Third on my list of businesses on the move is Lyngso Garden Materials, Inc. They aren’t moving quite yet—signs on their door indicate that they’ll be moving in “the second half of 2015” and one of their employees mentioned “winter” of 2015—but they’ll be a loss to Redwood City as this is yet another business that is relocating to San Carlos. Fortunately, they, too, aren’t going far—just north of the San Carlos airport, on the bay side of 101. Thus, those of us who buy soil, rock, and such from them won’t have too far to drive. I was told that they would be moving to a site on Shoreway Road next to Recology, so naturally I had to check it out for myself. It was a bit of a walk (I ended up walking a full 11 miles that day), but I made it. Here is where I believe that we will find them later this year:
The above picture is of 345 Shoreway Road, which lies between a mini storage and the Shoreway Environmental Center (aka, the transfer station). It once housed Hatcher Press, a printing firm that closed in 2009. Since then I believe that the building has been empty. Just to be sure, I checked the ownership records for both this address and Lyngso’s current address, and what I found was a bit of a surprise. I had expected that this San Carlos site would be now owned by the Lyngso family, and that Lyngso’s current location would be owned by Jay Paul Co., the current owner of the Malibu Grand Prix site (where it hopes to construct the giant Harbor View Place office complex). In fact, that is exactly backwards—at least for now. The Lyngso site is still shown as owned by the Lyngso family, while the Shoreway Road site—which, as you can see in the above picture, is currently undergoing renovations—is owned by Jay Paul Co. My guess is that Jay Paul Co. is prepping the site to Lyngso’s specifications, and once it is ready they will simply do a land swap with the Lyngso family. This will not only give Lyngso a nice, new home, but will give Jay Paul Co. control over all of the land between Seaport Blvd and the under-construction Maple Street Correctional Center, and between 101 and Blomquist Street. (One possible exception: it doesn’t appear that Jay Paul Co. owns the small gas station on Blomquist, but I’m assuming that they will by the time Harbor View Place gets underway.)
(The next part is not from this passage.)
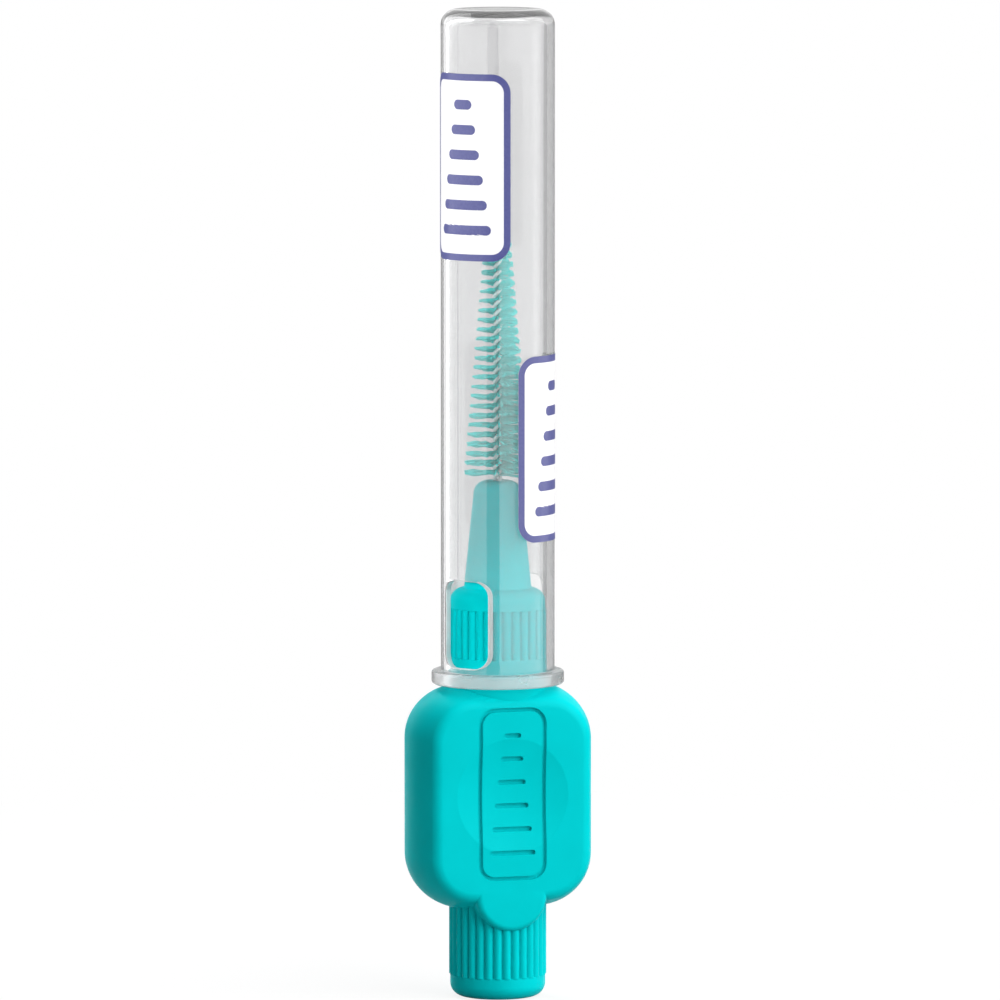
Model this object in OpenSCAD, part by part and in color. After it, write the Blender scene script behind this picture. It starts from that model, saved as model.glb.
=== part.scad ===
// Interdental brush standing on the end of its handle, with its clear cap pushed on.
// Origin: middle of the handle's lower end face. +Z runs up the wire, -Y is the side with the front dish.

/* [Grip] */
// Width of the thumb grip, left to right
grip_w = 13.8; // [12:0.1:16]
// Height of the thumb grip
grip_h = 16.7; // [13:0.1:22]
// Thickness of the thumb grip, front to back
grip_t = 7.7; // [7.5:0.1:9]
// Radius of the grip's corners, seen from the front
grip_corner_r = 4.1; // [3:0.1:5]
// Angle by which the grip's bulged sides lean in where they meet its rounded edges
grip_lean = 25; // [10:1:30]
// Rounding of the grip's edges
grip_edge_r = 0.9; // [0.4:0.05:0.95]
// Radius of the round dish in each face of the grip
dish_r = 4.3; // [3:0.1:4.8]
// Depth of each dish
dish_depth = 0.35; // [0.15:0.05:0.6]
// Height of the dish's centre above the middle of the grip
dish_rise = 0.3; // [0:0.05:1]
// Radius of the half-round tongue that laps over the stub
tongue_r = 2.75; // [2.2:0.05:3.2]
// How far the tongue hangs below the grip
tongue_drop = 1.47; // [1:0.01:2.4]
// Rounding of the tongue's front edge
tongue_edge_r = 0.45; // [0.2:0.05:0.6]

/* [Stub and cap seat] */
// Radius of the seat's plain collar, which the cap's bore fits
seat_r = 3.64; // [3.4:0.02:3.8]
// Length of the stub below the grip
stub_len = 6.7; // [5:0.1:10]
// Height of the smooth band at the stub's free end
stub_band_h = 1.65; // [1.2:0.05:2.2]
// Height of the cap seat above the grip
seat_len = 7.15; // [6:0.05:9]
// Height of the plain collar at the foot of the seat
seat_collar_h = 2.05; // [1:0.05:3]
// Height of the smooth band at the top of the seat
seat_band_h = 1.5; // [1.2:0.05:2.2]
// How far the rib crests lie inside the collar
rib_relief = 0.02; // [0.01:0.01:0.05]
// How far the smooth bands lie inside the collar
band_relief = 0.1; // [0.04:0.02:0.2]
// Rounding of the bands' free edges
band_edge_r = 1; // [0.5:0.05:1.15]
// Number of ribs round the stub and the seat
rib_count = 32; // [24:2:40]
// Radius of one rib's round back
rib_back_r = 0.3; // [0.24:0.02:0.36]
// Depth of the grooves between the ribs
groove_depth = 0.26; // [0.1:0.02:0.28]

/* [Neck] */
// Length of the neck above the seat
neck_len = 8; // [6:0.1:12]
// Radius of the neck at its foot
neck_foot_r = 2.5; // [2.2:0.05:2.8]
// Radius that the neck tapers to at its top
neck_top_r = 1.8; // [1.4:0.05:2.1]
// Rounding of the neck's top edge
neck_edge_r = 1; // [0.4:0.05:1.2]

/* [Wire] */
// Radius of the bare steel wire
steel_r = 0.11; // [0.08:0.01:0.13]
// Thickness of the plastic coat on the wire
coat_t = 0.04; // [0.02:0.01:0.06]
// Height gained in one full turn of the twist
twist_lead = 1.42; // [1.3:0.02:1.7]
// Length of wire buried in the neck
buried_len = 5; // [3:0.5:6]
// Height of the wire's fold above the last filament
fold_h = 0.3; // [0.2:0.05:0.6]

/* [Bristles] */
// Gap between the neck and the first filament
head_gap = 0.45; // [0.3:0.05:1]
// Length of the wire that carries filaments
head_len = 21.6; // [16:0.1:23]
// Reach of the lowest filaments from the axis
head_foot_r = 2.53; // [1.5:0.01:2.9]
// Reach of the topmost filaments from the axis
head_top_r = 0.62; // [0.5:0.01:1.4]
// Number of filament rows; all but one filament of a row have a partner on the other side
filament_rows = 230; // [180:10:250]
// Width and height of one filament's diamond section
filament_w = 0.085; // [0.06:0.005:0.09]

/* [Cap] */
// Radial clearance between the cap's bore and the seat
cap_clearance = 0.03; // [0.01:0.01:0.1]
// Wall of the cap's tube
cap_wall = 0.55; // [0.4:0.05:0.8]
// Length of the cap
cap_len = 50.1; // [45:0.1:60]
// Thickness of the cap's closed end
cap_end_t = 0.65; // [0.4:0.05:1]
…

Lyngso’s new home will be easy to get to, since it is right on the way to the transfer station: simply take 101 to Redwood Shores Parkway, then make the first left onto Shoreway Road. Wind your way past the Public Storage, and turn in between the large single-story concrete building and the green-and-brown Recology building. Thanks to Recology there are already a number of large trucks taking that route, so the trucks going to and from Lyngso will fit right in.
Moving is always painful, and I’m sure that businesses find it especially so: they not only have to deal with the move itself, but also have to ensure that their customers will continue to patronize them at their new location. Fortunately, in the cases of Lyngso, The Art Center, and Redwood Trading Post, the new locations aren’t all that far from the old and thus keeping their hard-won customers shouldn’t be all that difficult. While we customers will have to adjust to the new location, that is far easier to deal with than when a company simply goes out of business. Finding a new vendor who is as good as the old, familiar one is a much more difficult task. Given that my wife and I patronize two of these three businesses, I’m glad that I have the opportunity to follow these successful enterprises that are on the move.
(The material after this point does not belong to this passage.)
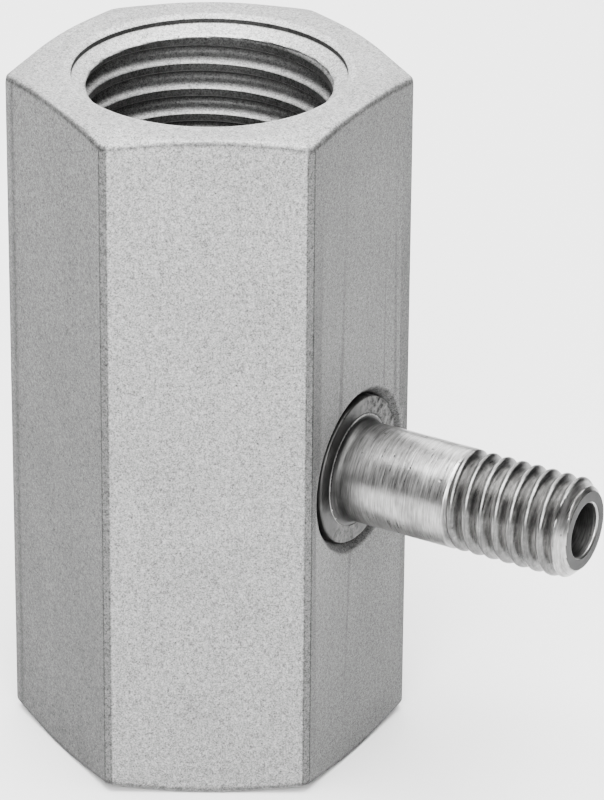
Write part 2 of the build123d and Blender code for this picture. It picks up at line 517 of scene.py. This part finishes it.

I last visited Jardin de Ninos park, at the corner of Chestnut and Middlefield, back in mid-March. At the time the little 1/3 acre park was well in the throes of reconstruction. But it seems that the city indeed hit their goal of reopening in May: tomorrow (May 16) at 11:00am the city will hold the grand re-opening of this cute little neighborhood park. To my regret I won’t be able to attend, but if you can, it sounds like fun:
At the Grand Re-Opening we will have lots of space for play, artists on hand to work with attendees on painting a butterfly hand tile for the park and a Taco Truck! Come on down!
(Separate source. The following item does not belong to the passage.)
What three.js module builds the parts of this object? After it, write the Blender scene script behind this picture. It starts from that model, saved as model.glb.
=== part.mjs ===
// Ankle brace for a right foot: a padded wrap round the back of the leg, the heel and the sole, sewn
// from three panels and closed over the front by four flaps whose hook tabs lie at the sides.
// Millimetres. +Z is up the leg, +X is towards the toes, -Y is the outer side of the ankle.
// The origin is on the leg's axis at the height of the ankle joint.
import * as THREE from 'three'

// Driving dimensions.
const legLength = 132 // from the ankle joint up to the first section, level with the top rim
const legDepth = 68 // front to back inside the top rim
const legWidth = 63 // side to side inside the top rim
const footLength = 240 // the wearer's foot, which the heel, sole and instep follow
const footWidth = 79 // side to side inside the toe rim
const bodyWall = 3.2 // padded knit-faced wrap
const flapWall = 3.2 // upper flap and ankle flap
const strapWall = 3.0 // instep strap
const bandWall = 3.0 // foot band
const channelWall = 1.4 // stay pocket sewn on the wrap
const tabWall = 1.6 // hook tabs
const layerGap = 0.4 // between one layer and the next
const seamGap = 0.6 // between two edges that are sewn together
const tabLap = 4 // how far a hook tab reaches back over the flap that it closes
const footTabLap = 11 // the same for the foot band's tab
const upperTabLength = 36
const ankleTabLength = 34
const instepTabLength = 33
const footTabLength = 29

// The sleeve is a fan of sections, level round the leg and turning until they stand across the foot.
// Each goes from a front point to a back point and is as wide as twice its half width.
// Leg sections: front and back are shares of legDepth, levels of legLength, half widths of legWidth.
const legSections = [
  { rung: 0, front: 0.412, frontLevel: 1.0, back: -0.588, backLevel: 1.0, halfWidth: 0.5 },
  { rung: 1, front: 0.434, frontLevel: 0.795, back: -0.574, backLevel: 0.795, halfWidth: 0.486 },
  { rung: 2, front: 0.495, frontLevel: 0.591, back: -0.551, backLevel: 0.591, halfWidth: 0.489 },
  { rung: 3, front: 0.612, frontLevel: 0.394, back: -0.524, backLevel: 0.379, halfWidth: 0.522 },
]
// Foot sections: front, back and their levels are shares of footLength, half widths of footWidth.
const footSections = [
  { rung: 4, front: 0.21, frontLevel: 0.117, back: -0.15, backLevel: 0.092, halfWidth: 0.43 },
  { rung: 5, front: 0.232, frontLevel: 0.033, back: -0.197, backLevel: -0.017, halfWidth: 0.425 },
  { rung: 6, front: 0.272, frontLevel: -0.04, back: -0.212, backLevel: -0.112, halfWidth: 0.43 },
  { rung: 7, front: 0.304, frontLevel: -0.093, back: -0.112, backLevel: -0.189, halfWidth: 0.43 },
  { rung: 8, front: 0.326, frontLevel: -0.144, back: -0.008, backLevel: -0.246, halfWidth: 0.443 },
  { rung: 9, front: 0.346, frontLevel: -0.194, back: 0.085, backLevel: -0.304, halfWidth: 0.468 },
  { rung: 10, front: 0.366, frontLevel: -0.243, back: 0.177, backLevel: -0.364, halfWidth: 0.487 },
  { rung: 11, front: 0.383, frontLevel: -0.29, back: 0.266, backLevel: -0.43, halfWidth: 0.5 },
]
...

I was fortunate to have again walked by the park a little over two weeks ago, just as the renovations were close to wrapping up. I stood for a while watching two city workers attaching metal butterflies to the park’s very attractive entry arch:
As I stood there, a woman who was supervising the work—her name was Courtney, I believe—approached me and struck up a conversation. I thought perhaps she was the artist, but no, she had done the park redesign and was overseeing the renovations. She offered to show me around, and I gladly took her up on her offer.
This park is a great example of the city at its finest: rather than simply upgrade the play structure, the Parks department reached out to the surrounding community and asked them what they wanted. All of the feedback they received was then taken into account during the redesign. The result? A delightful little park that not only has some rather enticing play structures, but also has areas where older kids and adults can sit, plus a variety of trees bearing edible fruit, such as avocado and citrus. And the star of this park is a rather avant-garde combination bench/fountain in the back corner:
I can’t wait to see it in action! Apparently, not only does water bubble up from the green flower-like object in the center, but it also squirts out of the mouths of some of the birds (click the above photo for a larger view). Courtney introduced me to the two artists who not only designed this thing but also made and installed all of the beautiful ceramic tiles: they were working on the bottom of the fountain as I watched.
Although the park is small, the city was fortunate in being able to purchase a small, run-down house immediately behind the fountain. This house, which fronts on Middlefield Road and stretches from the park to Cedar, is largely hidden by trees (the park is behind the green construction fencing in the following picture):
Now that the former residents of the house have relocated—with some help from the city—the ramshackle old house will be torn down and the space will soon become an extension of the park. Courtney told me that this will be a quiet space for older folks who want to enjoy the park separate from the playing children.
Jardin de Ninos seems like an ideal neighborhood park. Although I’ll be missing the grand reopening, I’ll certainly be paying the park a visit in the near future. I look forward to seeing it in action, with kids playing, parents watching, and perhaps an ice-cream vendor stopped nearby. And I’ll be thinking back to my own childhood, and wishing I had had such a park near to our home back then.